Beautiful Article in Shije Magazine – Full Text!

Beautiful Article in Shije Magazine – Full Text!

Hello again!  We were recently contacted by Shije (“Taste”) magazine, a very nice and elegant Albanian culinary magazine and asked to write a contribution for an upcoming article on restaurants in Valbona.  It’s on the stands now and really beautiful!  However, since the very kindly didn’t print the (funny) part of the article, I thought I’d give you the full text and here it is:

My Friend Admira and Me – Masters of the New Malesori Kitchen

The restaurant is warm, the wood stove throws out a beautiful red glow. Twenty-two people fill the tables, with 2 perched on the flokati-covered sofa, the table at the level of their chins, like extra children at a holiday meal. It’s an Italian & Albanian film crew who have been working round the clock and eating every rushed meal at the other end of the valley for 21 days. Tonight is a special occasion, so they’ve come to us. They lift spoons to mouth, taste, and I hear them exclaiming “Pero Buonissimo!” “Merkulli!” The conversation swells and roars a little, as it does when happy people are eating.

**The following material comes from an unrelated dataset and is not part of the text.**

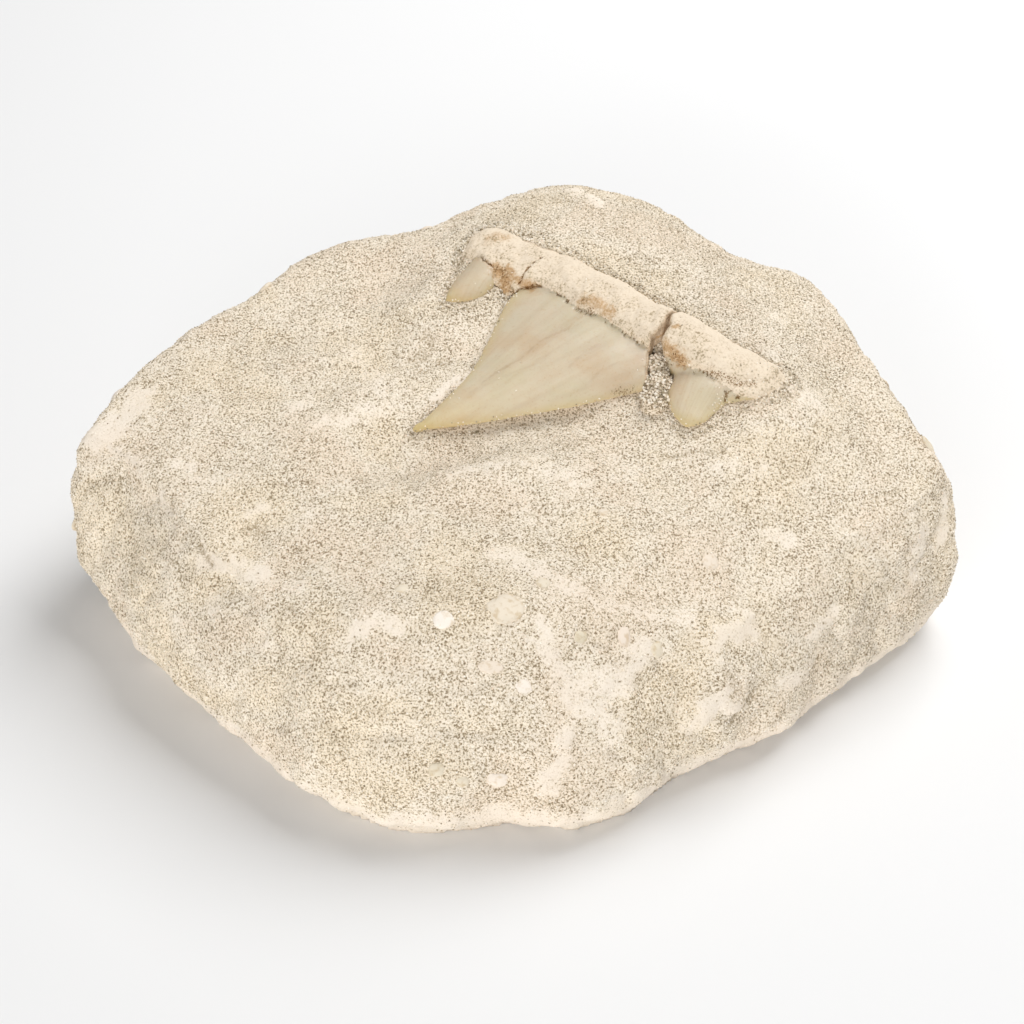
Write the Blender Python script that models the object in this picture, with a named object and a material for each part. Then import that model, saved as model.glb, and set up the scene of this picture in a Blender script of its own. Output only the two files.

Speaking of which, for all those of you who remember the OLD kitchen, here IS the New (Malesori) Kitchen. Will wonders never cease?

What’s on the menu? A thick vegetable soup, normal fare here, but with a twist – it’s thickened with two big “pehars” (spoons) of pureed white beans – also traditional but not usually combined, which makes our own Valbona version of Minestrone. Followed by 2 Salads – one is based on common ingredients – Kastravec, Qep and Djath i Bardh (cucumbers, onions and white or ‘feta’ cheese), but it’s blasted from bland with the addition of dill and balsamic vinegar. The other salad is hopelessly American – picnic food – but delicious: carrots, apples, raisins, with a majonaise-vinegar dressing. Well at least all the ingredients are traditional. The table is filled out with homemade Ngjyem (from Alfred’s Mother) (well, from her cows), white cheese (fancied up with herbs and olive oil from Kruja), Laknor – a thin and crispy treat, with just enough cornbread to stick together the carmelized onions and rich orange pumpkin we ‘skutched’ (or fried) together. Now for the Mish Qingji (pronounced ‘KIN-gee’ of course – no southern Albanian nonsense here!) roasted slowly in the oven and finished with the Saq in the Oxhak (a big iron sort of lid, heated in the embers of the kitchen’s enormous fireplace). Admira and I dance around each other. We’ve been doing this for years now, and we have a rhythm and our own private communication. Our French volunteers ask me something with their out-RAGE-ous French accents, and I turn to Admira and repeat it, in English. Without a blink, she answers me in Shqip, and I translate her answer to the French. We understand each other so well. Now on to the Maze i Zier – literally “boiled cream” but more often a super rich cheesie polenta. Ours has a secret ingredient which you will never never guess. And I’m not going to tell (Admira would kill me!). But Maze connoisseurs from all over Albania tell us that ours is The Best. At last the meal is over, with a Red Velvet Cake – this is also American – a rich chocolate cake died to a bloody red, frosted with an innocent white icing. Red Food Color & Chocolate – it’s Kuq e Zi – I suspect no one is even aware of our culinary humor, but what the heck, at least it amuses us!

VERY Old Rilindja – it does NOT look like this anymore!!!!

Flash backwards 4 years. Alfred and a distant relation are sitting at a small table, alone. The restaurant is empty. It’s almost winter and the nights are long and dark. I have not yet met Admira, and I am alone in the kitchen. Everything is unfamiliar to me. The tools, the ingredients, the dishes. I have eaten a rich and delicious sort of cheese soup at Alfred’s mother’s house. It can’t be too hard, I think, it looks like simply cheese and butter. I find a bucket of something white in the refrigerator, and fry it up. Spooned into dishes and garnished with fried green peppers, it looks nice. I serve it to my silent victims, and retreat to the kitchen as they lift their spoons. I wait in the kitchen behind the door, ears cocked to hear the result. There’s a pause.

“She really can’t cook, can she?” says Ragip. Alfred sighs.

I have made soup out of Kos, or yoghurt. Ugh.

Cheers Admira! We’ve come a long way, baby!